### AIM OF THE EXERCISE
Reproduce all of the listing below without alteration.
☆ ☆ ☆
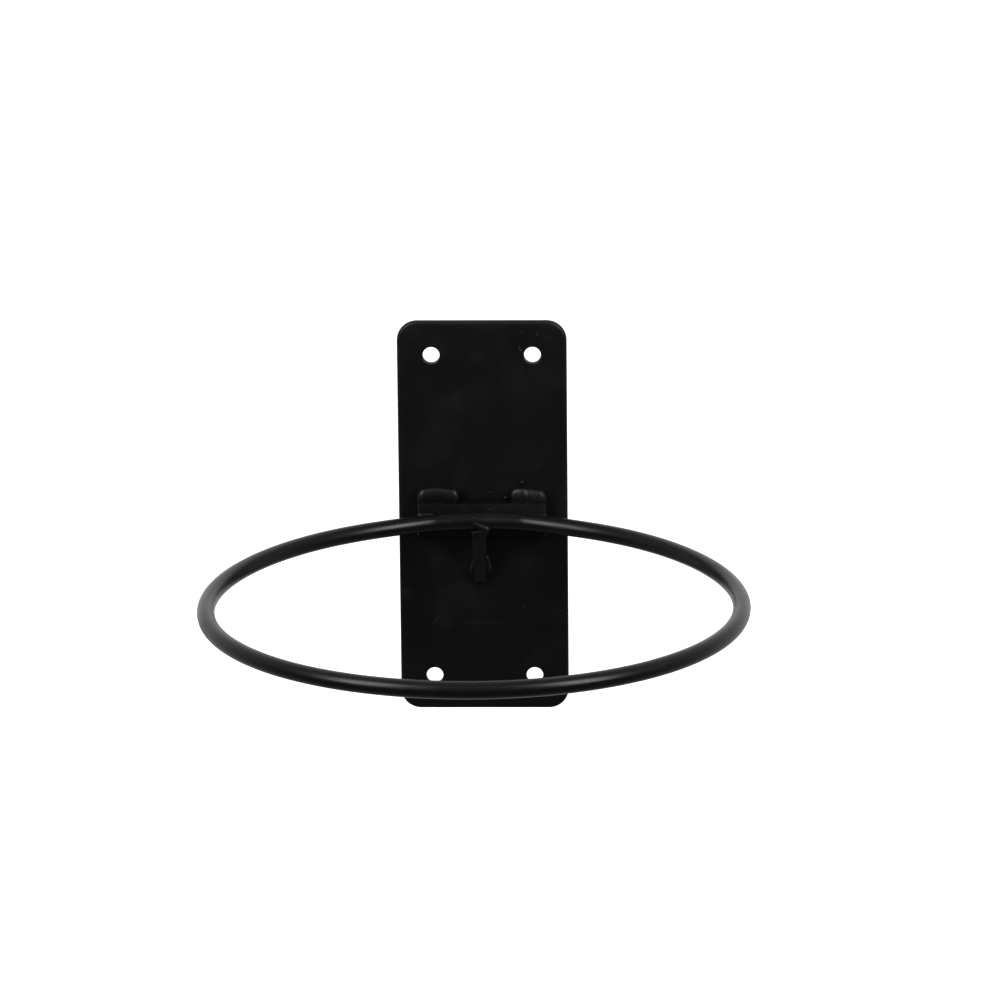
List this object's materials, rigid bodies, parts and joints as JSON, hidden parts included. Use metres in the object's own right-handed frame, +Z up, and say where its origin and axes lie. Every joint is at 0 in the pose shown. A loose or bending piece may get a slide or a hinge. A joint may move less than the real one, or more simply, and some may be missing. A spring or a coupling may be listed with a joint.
{
  "type": "hair dryer holder",
  "caption": "Wall-mounted steel hair dryer holder: a flat screw plate with a horizontal round-rod ring welded to a short bar and a support rib, all powder coated black.",
  "frame": {"origin": "middle of the plate's rear face, which lies flat on the wall", "axes": "+Y points into the wall, so the ring stands out along -Y; +Z is up along the plate; +X is to the right for a person facing the wall"},
  "size_m": [0.1583, 0.1655, 0.12],
  "materials": {
    "plate_coat": "satin black powder coat on flat steel",
    "rod_coat": "semi-gloss black powder coat on round steel rod",
    "weld_coat": "semi-gloss black powder coat over uneven weld metal"
  },
  "bodies": {
    "root": {"back_plate": "plate_coat", "mounting_bar": "plate_coat", "support_rib": "plate_coat", "ring": "rod_coat", "weld_bar_left": "weld_coat", "weld_bar_right": "weld_coat", "weld_ring_joint": "weld_coat", "weld_ring_left": "weld_coat", "weld_ring_right": "weld_coat", "weld_rib_ring": "weld_coat", "weld_rib_plate_left": "weld_coat", "weld_rib_plate_right": "weld_coat"}
  },
  "joints": []
}
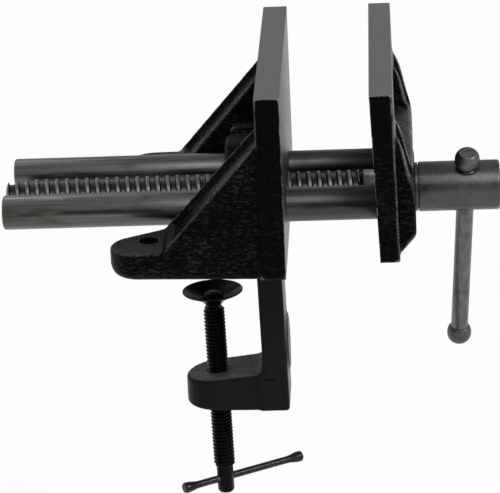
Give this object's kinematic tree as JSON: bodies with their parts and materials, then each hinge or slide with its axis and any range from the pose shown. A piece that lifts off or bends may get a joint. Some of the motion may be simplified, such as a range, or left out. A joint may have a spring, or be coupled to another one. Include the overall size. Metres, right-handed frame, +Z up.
{
  "type": "woodworking vise",
  "caption": "Clamp-on woodworking vise: cast jaws on guide rods, a screw with a sliding handle bar, screw-down lugs, and a bench clamp with a swivel pad and tommy bar.",
  "frame": {"origin": "on the flat underside of the fixed jaw that rests on the bench top, midway along the jaws, below the nut housing", "axes": "+Z up, +X along the guide rods from the fixed jaw to the handle, +Y along the jaws, away from the picture's viewer"},
  "size_m": [0.2249, 0.15, 0.2151],
  "materials": {
    "black_enamel": "black wrinkle enamel over cast iron, with bare machined edges and clamping faces",
    "turned_steel": "turned bare steel",
    "dark_steel": "black oxide",
    "bronze": "machined"
  },
  "bodies": {
    "fixed_frame": {"fixed_jaw": "black_enamel", "main_nut": "bronze", "nut_set_screw": "dark_steel"},
    "sliding_jaw": {"moving_jaw": "black_enamel", "guide_rod_near": "turned_steel", "guide_rod_far": "turned_steel", "rod_pin_near": "dark_steel", "rod_pin_far": "dark_steel"},
    "spindle": {"main_screw": "turned_steel", "screw_hub": "turned_steel", "hub_pin": "dark_steel", "thrust_washer": "dark_steel", "screw_collar": "dark_steel", "collar_pin": "dark_steel"},
    "handle": {"handle_bar": "turned_steel", "handle_knob_upper": "turned_steel", "handle_knob_lower": "turned_steel"},
    "swivel_pad": {"clamp_pad": "dark_steel"},
    "bench_screw": {"clamp_screw": "dark_steel", "pad_keeper": "turned_steel"},
    "tommy": {"clamp_bar": "dark_steel", "clamp_bar_end_near": "dark_steel", "clamp_bar_end_far": "dark_steel"}
  },
  "joints": [
    {"name": "jaw_slide", "type": "slide", "parent": "fixed_frame", "child": "sliding_jaw", "axis": [1, 0, 0], "range_m": [-0.0381, 0.0766]},
    {"name": "spindle_turn", "type": "hinge", "parent": "sliding_jaw", "child": "spindle", "pos_m": [0.0815, 0, 0.0161], "axis": [1, 0, 0], "range_deg": [-2982, 5995]},
    {"name": "handle_slide", "type": "slide", "parent": "spindle", "child": "handle", "axis": [0.0419, -0.3904, 0.9197], "range_m": [0, 0.0773]},
    {"name": "clamp_travel", "type": "slide", "parent": "fixed_frame", "child": "swivel_pad", "axis": [-0.0192, 0, 0.9998], "range_m": [-0.0316, 0.0303]},
    {"name": "clamp_turn", "type": "hinge", "parent": "swivel_pad", "child": "bench_screw", "pos_m": [-0.0142, 0, -0.0705], "axis": [-0.0192, 0, 0.9998], "range_deg": [-6464, 6198]},
    {"name": "clamp_bar_slide", "type": "slide", "parent": "bench_screw", "child": "tommy", "axis": [0.857, 0.515, 0.0165], "range_m": [-0.0303, 0.0113]}
  ],
  "couplings": [
    {"joint": "spindle_turn", "follows": "jaw_slide", "rad_per_m": 1365.9},
    {"joint": "clamp_turn", "follows": "clamp_travel", "rad_per_m": 3570}
  ]
}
☆ ☆ ☆
### THE COMPLETED TASK
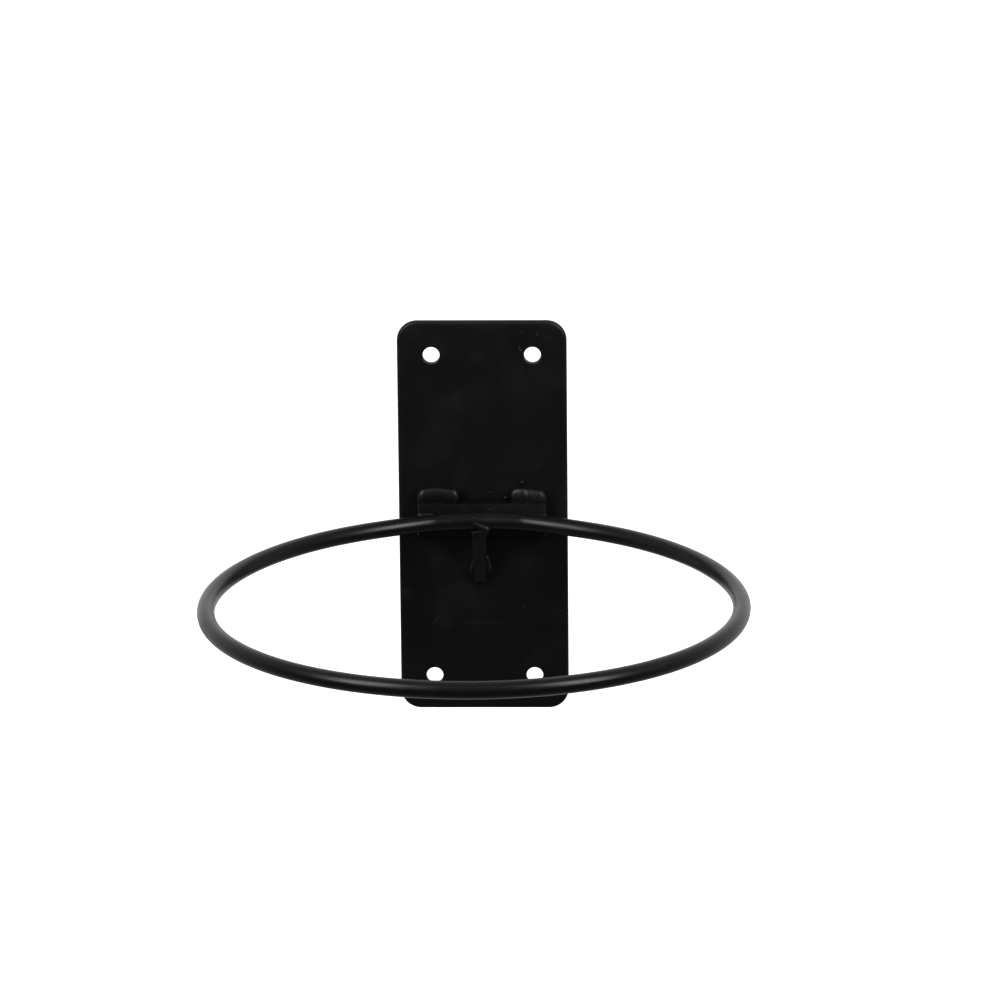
List this object's materials, rigid bodies, parts and joints as JSON, hidden parts included. Use metres in the object's own right-handed frame, +Z up, and say where its origin and axes lie. Every joint is at 0 in the pose shown. A loose or bending piece may get a slide or a hinge. A joint may move less than the real one, or more simply, and some may be missing. A spring or a coupling may be listed with a joint.
{
  "type": "hair dryer holder",
  "caption": "Wall-mounted steel hair dryer holder: a flat screw plate with a horizontal round-rod ring welded to a short bar and a support rib, all powder coated black.",
  "frame": {"origin": "middle of the plate's rear face, which lies flat on the wall", "axes": "+Y points into the wall, so the ring stands out along -Y; +Z is up along the plate; +X is to the right for a person facing the wall"},
  "size_m": [0.1583, 0.1655, 0.12],
  "materials": {
    "plate_coat": "satin black powder coat on flat steel",
    "rod_coat": "semi-gloss black powder coat on round steel rod",
    "weld_coat": "semi-gloss black powder coat over uneven weld metal"
  },
  "bodies": {
    "root": {"back_plate": "plate_coat", "mounting_bar": "plate_coat", "support_rib": "plate_coat", "ring": "rod_coat", "weld_bar_left": "weld_coat", "weld_bar_right": "weld_coat", "weld_ring_joint": "weld_coat", "weld_ring_left": "weld_coat", "weld_ring_right": "weld_coat", "weld_rib_ring": "weld_coat", "weld_rib_plate_left": "weld_coat", "weld_rib_plate_right": "weld_coat"}
  },
  "joints": []
}
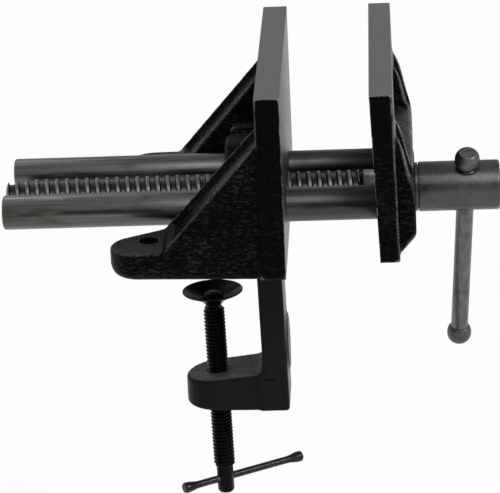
Give this object's kinematic tree as JSON: bodies with their parts and materials, then each hinge or slide with its axis and any range from the pose shown. A piece that lifts off or bends may get a joint. Some of the motion may be simplified, such as a range, or left out. A joint may have a spring, or be coupled to another one. Include the overall size. Metres, right-handed frame, +Z up.
{
  "type": "woodworking vise",
  "caption": "Clamp-on woodworking vise: cast jaws on guide rods, a screw with a sliding handle bar, screw-down lugs, and a bench clamp with a swivel pad and tommy bar.",
  "frame": {"origin": "on the flat underside of the fixed jaw that rests on the bench top, midway along the jaws, below the nut housing", "axes": "+Z up, +X along the guide rods from the fixed jaw to the handle, +Y along the jaws, away from the picture's viewer"},
  "size_m": [0.2249, 0.15, 0.2151],
  "materials": {
    "black_enamel": "black wrinkle enamel over cast iron, with bare machined edges and clamping faces",
    "turned_steel": "turned bare steel",
    "dark_steel": "black oxide",
    "bronze": "machined"
  },
  "bodies": {
    "fixed_frame": {"fixed_jaw": "black_enamel", "main_nut": "bronze", "nut_set_screw": "dark_steel"},
    "sliding_jaw": {"moving_jaw": "black_enamel", "guide_rod_near": "turned_steel", "guide_rod_far": "turned_steel", "rod_pin_near": "dark_steel", "rod_pin_far": "dark_steel"},
    "spindle": {"main_screw": "turned_steel", "screw_hub": "turned_steel", "hub_pin": "dark_steel", "thrust_washer": "dark_steel", "screw_collar": "dark_steel", "collar_pin": "dark_steel"},
    "handle": {"handle_bar": "turned_steel", "handle_knob_upper": "turned_steel", "handle_knob_lower": "turned_steel"},
    "swivel_pad": {"clamp_pad": "dark_steel"},
    "bench_screw": {"clamp_screw": "dark_steel", "pad_keeper": "turned_steel"},
    "tommy": {"clamp_bar": "dark_steel", "clamp_bar_end_near": "dark_steel", "clamp_bar_end_far": "dark_steel"}
  },
  "joints": [
    {"name": "jaw_slide", "type": "slide", "parent": "fixed_frame", "child": "sliding_jaw", "axis": [1, 0, 0], "range_m": [-0.0381, 0.0766]},
    {"name": "spindle_turn", "type": "hinge", "parent": "sliding_jaw", "child": "spindle", "pos_m": [0.0815, 0, 0.0161], "axis": [1, 0, 0], "range_deg": [-2982, 5995]},
    {"name": "handle_slide", "type": "slide", "parent": "spindle", "child": "handle", "axis": [0.0419, -0.3904, 0.9197], "range_m": [0, 0.0773]},
    {"name": "clamp_travel", "type": "slide", "parent": "fixed_frame", "child": "swivel_pad", "axis": [-0.0192, 0, 0.9998], "range_m": [-0.0316, 0.0303]},
    {"name": "clamp_turn", "type": "hinge", "parent": "swivel_pad", "child": "bench_screw", "pos_m": [-0.0142, 0, -0.0705], "axis": [-0.0192, 0, 0.9998], "range_deg": [-6464, 6198]},
    {"name": "clamp_bar_slide", "type": "slide", "parent": "bench_screw", "child": "tommy", "axis": [0.857, 0.515, 0.0165], "range_m": [-0.0303, 0.0113]}
  ],
  "couplings": [
    {"joint": "spindle_turn", "follows": "jaw_slide", "rad_per_m": 1365.9},
    {"joint": "clamp_turn", "follows": "clamp_travel", "rad_per_m": 3570}
  ]
}